A black and white image of the Fuji TV Building in Tokyo, featuring its distinctive futuristic design with a spherical observation deck.
Fuji TV Headquarters, 1993-1996, by Kenzo Tange

Embodying a critical juncture in Japan's postwar negotiations between past and future, nationalism and internationalism, Tange's Hiroshima Peace Memorial Park transcended its commemorative function to become a global touchstone for architecture's capacity to express evolving cultural identities. Its influence reverberates in the work of later generations of Japanese architects like Arata Isozaki, who refined Tange's insights on Japan-ness into new spatial paradigms responsive to the nation's economic resurgence. Seen from a transnational perspective, the Peace Memorial Park stands as a prototypical example of what architectural historian Rem Koolhaas has termed "a post-Western aesthetic"—an emergent sensibility that challenged modernism's claims to universality by asserting the vitality of non-Western building traditions (Koolhaas & Obrist, 2011). In its eloquent mediation of the competing imperatives and ruptures that defined the postwar moment, Tange's monument to Japan's past and aspirations for the future endures as a landmark in the nation's turbulent quest for a modern identity (Cho, 2012).

Works Cited

  • Ingersoll, Richard. World Architecture: A Cross-Cultural History. Oxford University Press, 2020.
  • Cho, H. (2012). Hiroshima peace memorial park and the making of Japanese postwar architecture. Journal of Architectural Education, 66(1), 72-83.
  • Koolhaas, R., & Obrist, H. U. (2011). Project Japan: Metabolism talks. Taschen.
  • Tange, K., Kawazoe, N., & Watanabe, Y. (1962).
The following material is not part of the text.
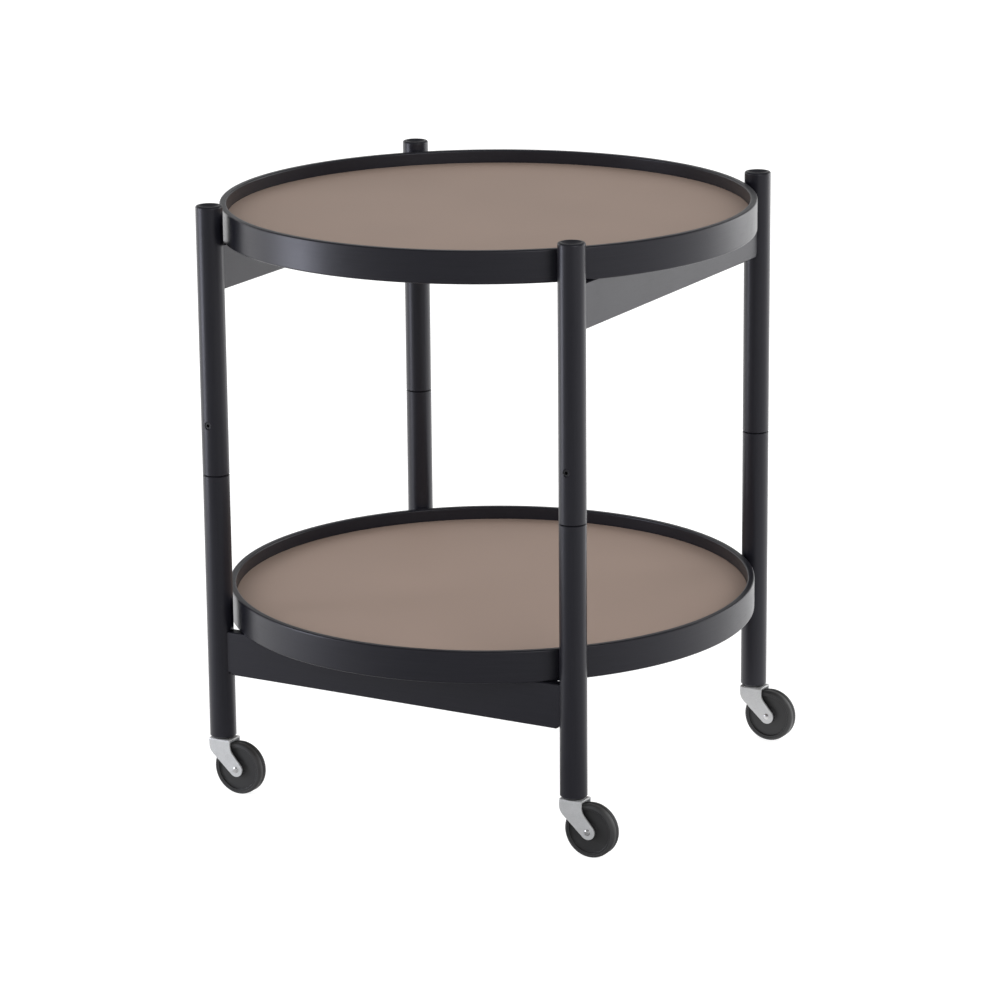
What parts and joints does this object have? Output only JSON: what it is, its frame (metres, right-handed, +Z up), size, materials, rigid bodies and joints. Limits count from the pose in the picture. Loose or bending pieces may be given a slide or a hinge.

Ise: Nihon kenchiku no genkei [Ise: Prototype of Japanese architecture]. Asahi Shinbun.
  • Wendelken, C. (2002). Aesthetics and reconstruction: Japanese architectural culture in the 1950s. In C. Hein & J. M. Diefendorf (Eds.), Rebuilding urban Japan after 1945 (pp. 183-197). Palgrave Macmillan.
  • Yoneyama, L. (1999). Hiroshima traces: Time, space, and the dialectics of memory. University of California Press.